Metric Claude Mythos Claude Opus 4.6 (next best)
50% Time Horizon 6.25 hours 3.69 hours
80% Time Horizon 31.1 minutes 7.7 minutes
Release Date April 7, 2026 February 5, 2026

Breaking the Benchmark

The most notable detail in METR’s update is a new notice: “Measurements above 16 hrs are unreliable with our current task suite.” This was added alongside the Mythos entry — a direct acknowledgement that the model’s capabilities are straining against the limits of METR’s evaluation methodology.

On Reddit’s r/ClaudeAI, a post titled “Claude Mythos literally broke the METR graph” surged to 214 points, while a companion meme post “What’s up, Claude?” accumulated 3,313 upvotes — signaling the community’s excitement about the new model’s capabilities.

The Leap: From Hours to a Full Workday

The progression of Claude’s time horizons tells a dramatic story:

  • Claude 3.7 Sonnet (Feb 2025): 6.2 minutes (0.10 hours)
  • Claude Opus 4.5 (Nov 2025): 60.3 minutes (1.01 hours)
  • Claude Opus 4.6 (Feb 2026): 221.6 minutes (3.69 hours)
  • Claude Mythos Preview (Apr 2026): 375.1 minutes (6.25 hours)

In just over one year, Claude’s autonomous task-completion capability has grown 60x — from 6 minutes to over 6 hours.
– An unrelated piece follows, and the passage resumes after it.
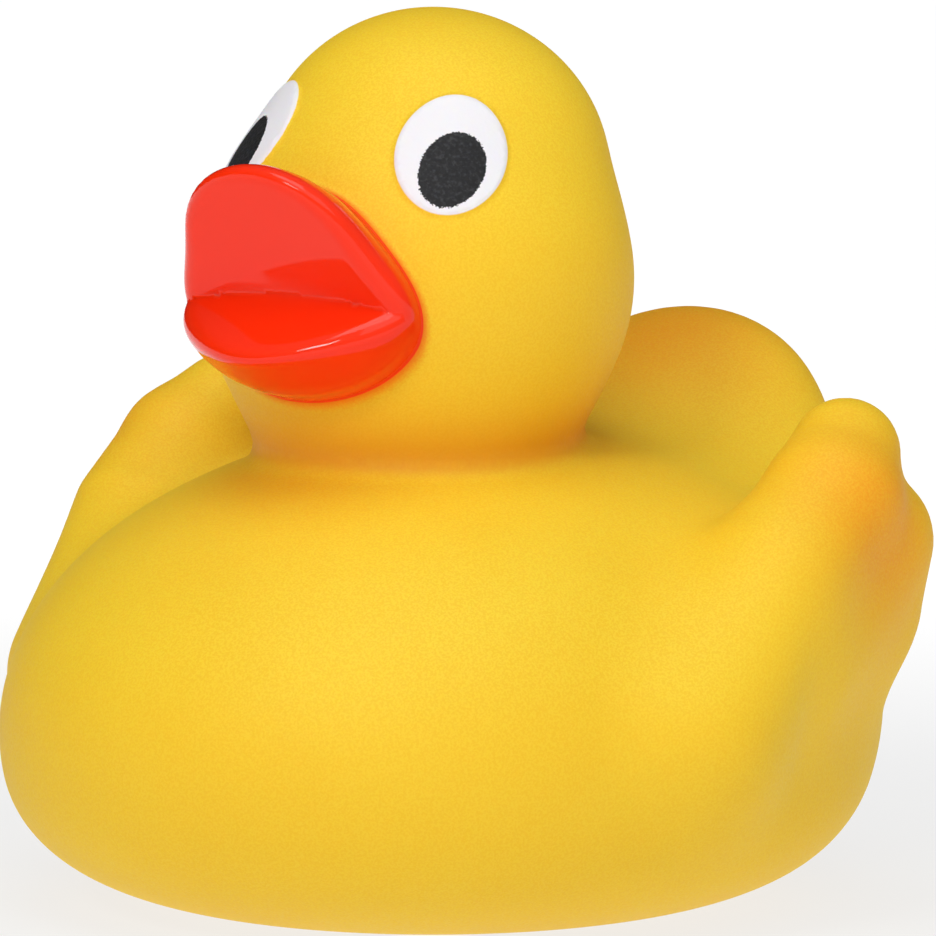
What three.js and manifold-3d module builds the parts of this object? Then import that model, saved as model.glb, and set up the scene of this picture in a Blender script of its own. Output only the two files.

The gap between Mythos and the next-best model (Opus 4.6) is larger than the gap between Opus 4.6 and any other publicly evaluated model.

For context, here’s how Mythos compares to the broader landscape:

  • Claude Mythos: 6.25 hrs — nearly 2× the next competitor
  • Claude Opus 4.6: 3.69 hrs
  • Gemini 3.1 Pro: 1.49 hrs
  • GPT-5.4: 1.26 hrs
  • GPT-5.2: 1.31 hrs

What This Means for AI Agents — contextualized in our complete guide to AI agents

A 6.25-hour time horizon is a milestone. It means Claude Mythos can reliably handle tasks that would take a human professional most of a workday — debugging complex systems, building substantial features from scratch, or performing multi-step research.

For the agent ecosystem, this unlocks agentic workflows that span hours without human intervention. Agents built on Claude Mythos could:

  • End-to-end feature development: Design, implement, test, and deploy code changes across an entire codebase
  • Multi-stage security audits: Scan, analyze, and patch vulnerabilities with minimal oversight
  • Long-horizon research: Execute extended research pipelines involving literature review, experimentation, and report generation
  • Complex data migrations: Plan and execute multi-phase data transformations

The “Glasswing” Connection

Anthropic’s navigation links “Mythos preview” to a new initiative called Project Glasswing — described as “a new initiative to secure the world’s most critical software and give defenders a durable advantage in the coming AI-driven era of cybersecurity.” This suggests Claude Mythos may debut with a cybersecurity focus, though the model’s capabilities extend far beyond security tasks.

Caveats and Context

Some important qualifications:

  1. “Preview (early)” — This is an early preview, not a final release. The final shipping model may differ.
  2. Measurement ceiling — METR’s 16-hour unreliability warning means Mythos’ true ceiling may be even higher than measured.
  3. Context matters — Time horizon measures one specific type of capability (self-contained software/ML/security tasks). Real-world performance depends on context, tooling, and integration.
  4. Scaffolding matters — Results depend on the agent scaffold used. METR’s results use their own scaffold and elicitation pipeline.

The Bottom Line

Claude Mythos represents a step-change in AI agent capabilities. Where previous models plateaued in the 1-4 hour range, Mythos crosses into multi-hour autonomous task execution. If this trajectory continues, the next generation of Claude models may push beyond the 16-hour mark — into territory where AI agents can handle a full workday’s worth of complex, autonomous work.

The community is watching closely. For agent builders, Mythos isn’t just another model update — it’s the first signal that AI agents may soon operate at timescales that fundamentally change how we build software, conduct research, and automate knowledge work.